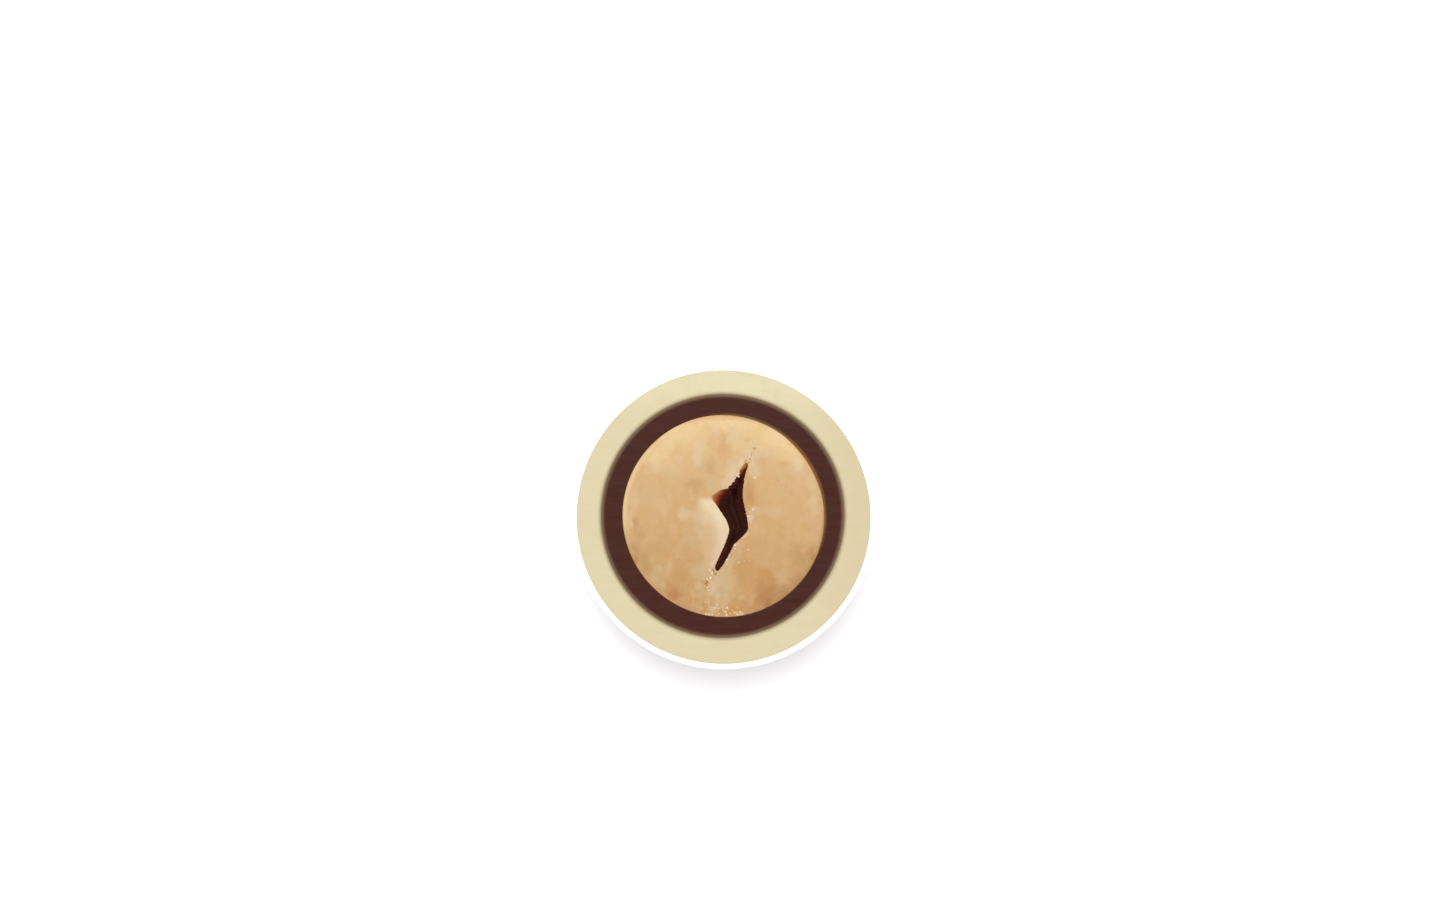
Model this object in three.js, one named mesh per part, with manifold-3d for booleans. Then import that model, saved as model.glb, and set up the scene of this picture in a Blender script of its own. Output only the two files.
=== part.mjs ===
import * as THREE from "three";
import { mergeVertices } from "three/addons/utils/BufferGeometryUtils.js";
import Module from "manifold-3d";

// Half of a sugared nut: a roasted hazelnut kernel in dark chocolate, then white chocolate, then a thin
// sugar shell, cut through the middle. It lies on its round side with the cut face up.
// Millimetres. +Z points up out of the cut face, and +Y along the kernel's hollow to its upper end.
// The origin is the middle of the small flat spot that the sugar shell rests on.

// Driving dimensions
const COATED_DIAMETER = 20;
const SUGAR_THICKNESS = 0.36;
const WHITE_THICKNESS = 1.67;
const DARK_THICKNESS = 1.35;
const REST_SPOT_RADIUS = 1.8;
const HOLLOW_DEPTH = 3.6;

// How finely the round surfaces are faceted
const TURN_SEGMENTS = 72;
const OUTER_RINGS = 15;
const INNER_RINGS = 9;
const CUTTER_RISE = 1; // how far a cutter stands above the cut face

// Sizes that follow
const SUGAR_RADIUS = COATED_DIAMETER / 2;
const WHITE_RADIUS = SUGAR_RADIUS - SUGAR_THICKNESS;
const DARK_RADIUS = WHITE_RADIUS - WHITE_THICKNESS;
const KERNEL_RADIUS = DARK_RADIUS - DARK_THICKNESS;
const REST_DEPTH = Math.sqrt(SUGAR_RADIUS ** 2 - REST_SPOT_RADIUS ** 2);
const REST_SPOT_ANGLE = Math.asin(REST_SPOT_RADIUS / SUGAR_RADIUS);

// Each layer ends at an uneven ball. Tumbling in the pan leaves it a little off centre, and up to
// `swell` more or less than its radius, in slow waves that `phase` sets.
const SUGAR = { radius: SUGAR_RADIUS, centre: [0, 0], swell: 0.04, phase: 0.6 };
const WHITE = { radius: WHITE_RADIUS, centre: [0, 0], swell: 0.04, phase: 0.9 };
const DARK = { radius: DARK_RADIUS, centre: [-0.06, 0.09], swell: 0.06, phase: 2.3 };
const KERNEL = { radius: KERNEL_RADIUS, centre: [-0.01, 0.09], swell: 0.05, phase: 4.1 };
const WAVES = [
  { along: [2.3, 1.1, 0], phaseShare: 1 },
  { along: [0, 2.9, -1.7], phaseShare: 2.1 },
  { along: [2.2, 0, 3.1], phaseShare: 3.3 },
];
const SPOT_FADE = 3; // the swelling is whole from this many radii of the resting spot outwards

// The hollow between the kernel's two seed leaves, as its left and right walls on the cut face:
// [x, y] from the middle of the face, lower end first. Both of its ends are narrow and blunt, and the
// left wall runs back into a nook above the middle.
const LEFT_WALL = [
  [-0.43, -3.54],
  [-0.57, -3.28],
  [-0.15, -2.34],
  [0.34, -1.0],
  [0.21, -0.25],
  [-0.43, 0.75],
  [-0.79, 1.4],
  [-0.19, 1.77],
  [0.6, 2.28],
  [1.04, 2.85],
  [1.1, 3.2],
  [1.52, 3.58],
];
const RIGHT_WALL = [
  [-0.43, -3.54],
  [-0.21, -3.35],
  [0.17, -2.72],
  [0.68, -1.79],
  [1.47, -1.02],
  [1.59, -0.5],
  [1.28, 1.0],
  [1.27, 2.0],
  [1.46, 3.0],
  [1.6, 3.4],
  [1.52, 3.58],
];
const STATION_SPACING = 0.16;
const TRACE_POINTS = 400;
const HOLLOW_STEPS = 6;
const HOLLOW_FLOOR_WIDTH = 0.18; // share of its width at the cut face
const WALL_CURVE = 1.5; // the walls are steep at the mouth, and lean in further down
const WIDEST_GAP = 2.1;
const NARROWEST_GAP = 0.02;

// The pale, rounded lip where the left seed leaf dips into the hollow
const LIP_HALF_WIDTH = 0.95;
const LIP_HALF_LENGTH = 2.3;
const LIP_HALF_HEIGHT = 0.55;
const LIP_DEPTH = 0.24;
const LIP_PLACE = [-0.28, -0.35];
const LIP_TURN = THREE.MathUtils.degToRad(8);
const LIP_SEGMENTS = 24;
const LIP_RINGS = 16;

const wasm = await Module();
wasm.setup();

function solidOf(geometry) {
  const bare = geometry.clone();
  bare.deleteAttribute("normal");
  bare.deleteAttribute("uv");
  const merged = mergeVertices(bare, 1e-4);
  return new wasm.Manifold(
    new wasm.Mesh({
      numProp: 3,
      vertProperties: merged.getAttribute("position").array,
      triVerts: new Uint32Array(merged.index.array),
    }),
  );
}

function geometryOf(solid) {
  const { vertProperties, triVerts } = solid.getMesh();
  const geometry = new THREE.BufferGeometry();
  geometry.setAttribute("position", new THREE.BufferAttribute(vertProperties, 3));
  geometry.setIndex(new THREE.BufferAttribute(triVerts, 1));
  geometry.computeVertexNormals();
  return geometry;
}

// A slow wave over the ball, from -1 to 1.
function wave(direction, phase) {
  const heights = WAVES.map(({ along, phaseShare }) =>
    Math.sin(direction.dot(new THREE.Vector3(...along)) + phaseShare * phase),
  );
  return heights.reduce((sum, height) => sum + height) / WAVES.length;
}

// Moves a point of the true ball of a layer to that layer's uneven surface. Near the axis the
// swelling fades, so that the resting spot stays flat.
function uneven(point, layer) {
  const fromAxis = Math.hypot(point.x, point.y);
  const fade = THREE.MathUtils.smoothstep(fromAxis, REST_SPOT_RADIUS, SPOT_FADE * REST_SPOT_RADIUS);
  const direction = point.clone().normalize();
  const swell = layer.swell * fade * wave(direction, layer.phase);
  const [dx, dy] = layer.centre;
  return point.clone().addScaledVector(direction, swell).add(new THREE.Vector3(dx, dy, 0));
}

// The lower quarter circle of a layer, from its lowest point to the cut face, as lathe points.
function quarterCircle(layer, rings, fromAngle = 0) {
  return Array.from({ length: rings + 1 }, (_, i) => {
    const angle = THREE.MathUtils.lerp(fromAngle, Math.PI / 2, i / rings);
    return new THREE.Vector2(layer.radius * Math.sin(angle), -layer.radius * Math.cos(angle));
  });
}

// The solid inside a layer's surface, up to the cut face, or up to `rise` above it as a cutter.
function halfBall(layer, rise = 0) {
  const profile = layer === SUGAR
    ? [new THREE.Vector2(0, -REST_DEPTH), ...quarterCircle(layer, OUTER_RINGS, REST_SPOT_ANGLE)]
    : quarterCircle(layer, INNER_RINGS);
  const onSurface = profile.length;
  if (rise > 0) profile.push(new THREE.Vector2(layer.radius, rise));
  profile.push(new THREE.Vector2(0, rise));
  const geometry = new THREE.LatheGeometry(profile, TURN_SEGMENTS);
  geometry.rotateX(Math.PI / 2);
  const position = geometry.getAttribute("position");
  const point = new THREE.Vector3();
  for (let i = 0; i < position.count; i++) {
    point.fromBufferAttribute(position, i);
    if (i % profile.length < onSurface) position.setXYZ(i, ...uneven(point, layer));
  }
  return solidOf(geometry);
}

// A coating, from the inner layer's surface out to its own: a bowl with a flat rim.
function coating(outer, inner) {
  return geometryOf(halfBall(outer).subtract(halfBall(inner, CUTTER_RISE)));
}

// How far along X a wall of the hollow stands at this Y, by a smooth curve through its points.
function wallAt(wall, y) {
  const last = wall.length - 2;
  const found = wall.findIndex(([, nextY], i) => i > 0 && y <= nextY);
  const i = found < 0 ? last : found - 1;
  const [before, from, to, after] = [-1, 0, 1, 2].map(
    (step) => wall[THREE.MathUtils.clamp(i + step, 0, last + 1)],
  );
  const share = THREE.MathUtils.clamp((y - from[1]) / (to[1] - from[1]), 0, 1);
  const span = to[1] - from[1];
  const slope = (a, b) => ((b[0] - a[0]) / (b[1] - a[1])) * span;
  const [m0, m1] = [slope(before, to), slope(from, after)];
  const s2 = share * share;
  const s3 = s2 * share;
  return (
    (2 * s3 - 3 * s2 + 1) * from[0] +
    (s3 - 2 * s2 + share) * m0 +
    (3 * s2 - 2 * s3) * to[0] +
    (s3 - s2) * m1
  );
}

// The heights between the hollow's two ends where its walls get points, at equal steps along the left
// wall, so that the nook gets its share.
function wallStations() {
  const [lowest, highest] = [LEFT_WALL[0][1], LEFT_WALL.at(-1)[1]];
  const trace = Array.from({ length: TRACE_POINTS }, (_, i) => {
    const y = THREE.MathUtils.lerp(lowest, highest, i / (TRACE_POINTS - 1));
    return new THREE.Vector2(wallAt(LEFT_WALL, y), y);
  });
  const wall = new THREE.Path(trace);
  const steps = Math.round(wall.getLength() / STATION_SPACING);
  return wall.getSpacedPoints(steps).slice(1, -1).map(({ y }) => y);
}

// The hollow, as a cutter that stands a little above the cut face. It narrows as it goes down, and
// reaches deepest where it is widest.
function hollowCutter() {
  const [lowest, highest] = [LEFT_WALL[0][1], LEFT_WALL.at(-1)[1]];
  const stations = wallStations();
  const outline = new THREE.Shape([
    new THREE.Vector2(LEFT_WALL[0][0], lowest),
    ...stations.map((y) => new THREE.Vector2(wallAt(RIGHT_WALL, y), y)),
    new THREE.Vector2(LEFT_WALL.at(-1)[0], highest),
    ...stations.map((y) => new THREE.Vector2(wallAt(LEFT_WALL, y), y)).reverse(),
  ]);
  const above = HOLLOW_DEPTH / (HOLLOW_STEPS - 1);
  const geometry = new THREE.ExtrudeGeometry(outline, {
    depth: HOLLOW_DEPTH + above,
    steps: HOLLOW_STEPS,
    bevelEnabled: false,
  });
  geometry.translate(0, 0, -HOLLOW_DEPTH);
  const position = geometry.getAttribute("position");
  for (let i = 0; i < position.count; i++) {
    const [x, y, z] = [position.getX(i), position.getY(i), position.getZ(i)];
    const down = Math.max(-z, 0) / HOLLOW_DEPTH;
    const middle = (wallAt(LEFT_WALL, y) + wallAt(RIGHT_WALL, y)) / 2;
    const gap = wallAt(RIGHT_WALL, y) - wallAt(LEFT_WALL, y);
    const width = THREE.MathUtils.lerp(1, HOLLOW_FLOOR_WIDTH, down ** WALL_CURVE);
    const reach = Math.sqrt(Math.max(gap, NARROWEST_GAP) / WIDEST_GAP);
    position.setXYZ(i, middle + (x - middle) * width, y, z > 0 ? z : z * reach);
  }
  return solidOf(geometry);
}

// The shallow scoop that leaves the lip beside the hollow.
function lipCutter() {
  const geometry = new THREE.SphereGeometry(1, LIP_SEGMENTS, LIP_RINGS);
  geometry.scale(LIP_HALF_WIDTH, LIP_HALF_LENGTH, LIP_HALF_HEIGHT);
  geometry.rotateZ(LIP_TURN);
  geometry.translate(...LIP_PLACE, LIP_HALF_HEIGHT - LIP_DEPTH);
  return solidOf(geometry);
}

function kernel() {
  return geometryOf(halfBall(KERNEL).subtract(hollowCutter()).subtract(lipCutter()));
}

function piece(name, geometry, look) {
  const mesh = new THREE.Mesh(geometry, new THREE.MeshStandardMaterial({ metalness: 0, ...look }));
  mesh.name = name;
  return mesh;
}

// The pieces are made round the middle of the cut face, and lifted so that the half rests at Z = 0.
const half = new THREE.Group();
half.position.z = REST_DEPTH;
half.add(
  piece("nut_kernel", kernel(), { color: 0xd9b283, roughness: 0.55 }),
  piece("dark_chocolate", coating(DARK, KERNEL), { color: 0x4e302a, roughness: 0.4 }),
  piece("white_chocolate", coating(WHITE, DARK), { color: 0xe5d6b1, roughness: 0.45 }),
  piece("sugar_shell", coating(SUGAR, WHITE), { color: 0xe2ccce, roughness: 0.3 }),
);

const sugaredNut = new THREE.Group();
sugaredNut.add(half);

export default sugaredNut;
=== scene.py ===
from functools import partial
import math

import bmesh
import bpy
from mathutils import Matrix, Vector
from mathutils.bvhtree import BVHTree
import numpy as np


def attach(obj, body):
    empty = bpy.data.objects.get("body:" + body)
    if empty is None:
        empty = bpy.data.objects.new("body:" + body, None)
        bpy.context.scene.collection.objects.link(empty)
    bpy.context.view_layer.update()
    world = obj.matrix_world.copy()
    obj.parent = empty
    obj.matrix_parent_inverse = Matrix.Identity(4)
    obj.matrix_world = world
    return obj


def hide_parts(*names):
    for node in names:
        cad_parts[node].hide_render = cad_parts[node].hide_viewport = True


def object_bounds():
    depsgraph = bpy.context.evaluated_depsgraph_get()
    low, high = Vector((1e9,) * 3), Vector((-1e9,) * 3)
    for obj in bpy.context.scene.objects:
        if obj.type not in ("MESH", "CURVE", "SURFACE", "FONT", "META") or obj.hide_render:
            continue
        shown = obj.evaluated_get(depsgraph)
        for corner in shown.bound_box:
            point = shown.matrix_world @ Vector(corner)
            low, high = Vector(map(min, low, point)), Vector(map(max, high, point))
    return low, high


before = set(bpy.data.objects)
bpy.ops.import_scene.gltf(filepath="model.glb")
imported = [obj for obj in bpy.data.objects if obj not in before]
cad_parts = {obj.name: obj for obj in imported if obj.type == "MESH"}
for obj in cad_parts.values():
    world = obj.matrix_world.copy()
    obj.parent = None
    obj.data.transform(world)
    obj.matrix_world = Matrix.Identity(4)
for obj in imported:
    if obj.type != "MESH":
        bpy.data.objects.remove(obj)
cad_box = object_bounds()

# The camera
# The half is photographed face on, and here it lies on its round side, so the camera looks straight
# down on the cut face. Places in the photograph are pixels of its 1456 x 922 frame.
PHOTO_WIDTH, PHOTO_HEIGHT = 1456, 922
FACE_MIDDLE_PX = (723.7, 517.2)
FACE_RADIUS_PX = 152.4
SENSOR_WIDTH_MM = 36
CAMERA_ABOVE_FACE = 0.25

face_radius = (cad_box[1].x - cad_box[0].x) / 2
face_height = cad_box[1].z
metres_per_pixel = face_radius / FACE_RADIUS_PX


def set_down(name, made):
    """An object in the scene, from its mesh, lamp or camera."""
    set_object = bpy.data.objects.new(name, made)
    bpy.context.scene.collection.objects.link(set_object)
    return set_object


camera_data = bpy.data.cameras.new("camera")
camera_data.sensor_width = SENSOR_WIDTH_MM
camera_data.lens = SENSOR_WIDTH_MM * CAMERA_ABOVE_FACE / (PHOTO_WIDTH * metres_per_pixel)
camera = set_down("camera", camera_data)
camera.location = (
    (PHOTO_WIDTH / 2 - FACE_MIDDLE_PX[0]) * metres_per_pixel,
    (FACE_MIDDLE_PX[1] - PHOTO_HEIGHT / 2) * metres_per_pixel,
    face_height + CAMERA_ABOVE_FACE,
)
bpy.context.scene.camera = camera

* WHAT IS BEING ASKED
Set down, without any change, only the lines from the line that holds "function piece(name, geometry, look)" through the line that holds "obj.matrix_world = world", both lines included.

* SOLUTION FOR THIS TASK
function piece(name, geometry, look) {
  const mesh = new THREE.Mesh(geometry, new THREE.MeshStandardMaterial({ metalness: 0, ...look }));
  mesh.name = name;
  return mesh;
}

// The pieces are made round the middle of the cut face, and lifted so that the half rests at Z = 0.
const half = new THREE.Group();
half.position.z = REST_DEPTH;
half.add(
  piece("nut_kernel", kernel(), { color: 0xd9b283, roughness: 0.55 }),
  piece("dark_chocolate", coating(DARK, KERNEL), { color: 0x4e302a, roughness: 0.4 }),
  piece("white_chocolate", coating(WHITE, DARK), { color: 0xe5d6b1, roughness: 0.45 }),
  piece("sugar_shell", coating(SUGAR, WHITE), { color: 0xe2ccce, roughness: 0.3 }),
);

const sugaredNut = new THREE.Group();
sugaredNut.add(half);

export default sugaredNut;
=== scene.py ===
from functools import partial
import math

import bmesh
import bpy
from mathutils import Matrix, Vector
from mathutils.bvhtree import BVHTree
import numpy as np


def attach(obj, body):
    empty = bpy.data.objects.get("body:" + body)
    if empty is None:
        empty = bpy.data.objects.new("body:" + body, None)
        bpy.context.scene.collection.objects.link(empty)
    bpy.context.view_layer.update()
    world = obj.matrix_world.copy()
    obj.parent = empty
    obj.matrix_parent_inverse = Matrix.Identity(4)
    obj.matrix_world = world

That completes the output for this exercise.